I am currently structuring the literature review to reflect my mode of thinking about the relationship between theory and practice. I am structuring it so that I discuss the philosophical and theoretical aspects of the research areas first, which involves detailing and critiquing each relevant philosophical perspective and theory and interconnecting them, then following this moving into the area of empirical literature: the “practice” aspect of research literature, if you want to view it that way. When I move into the empirical literature I shall then connect the empirical findings with philosophical and theoretical discussions: this is the “feeding back” that I talked about earlier. Constructing the literature review at this point does not prove or disprove the actual correctness of existing theories: I would be merely identifying philosophical and theoretical areas that have been appropriately covered and therefore begin to evidence the need to explore areas that have not been appropriately covered or areas that have not been considered at all with the existing theories and discussions. Of course, the reverse could also be true: you could use philosophical and theoretical discussions to identify problems with empirical findings.

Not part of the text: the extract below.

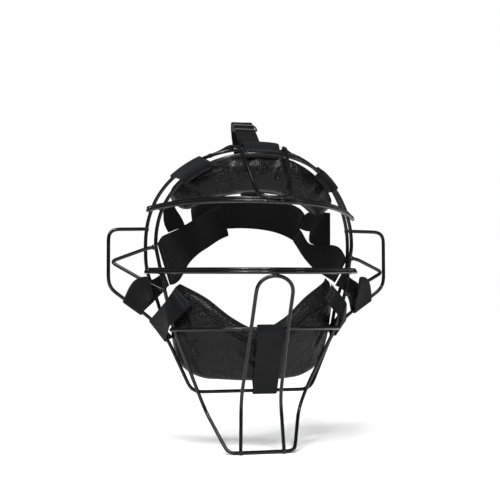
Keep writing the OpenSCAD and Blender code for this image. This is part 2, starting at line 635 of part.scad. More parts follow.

Or, sometimes you would not have to refer to any empirical literature in this manner in order to find out problems with existing philosophical and theoretical discussions.

It really is limitless and it really depends on your project and the way you structure your literature review. You need to do what works for you and what words for the research within the context that you choose to set it. Just make sure that you provide sound reasoning and sound argumentation on why you have structured the literature review the way that you have done, and make sure that everything reads logically.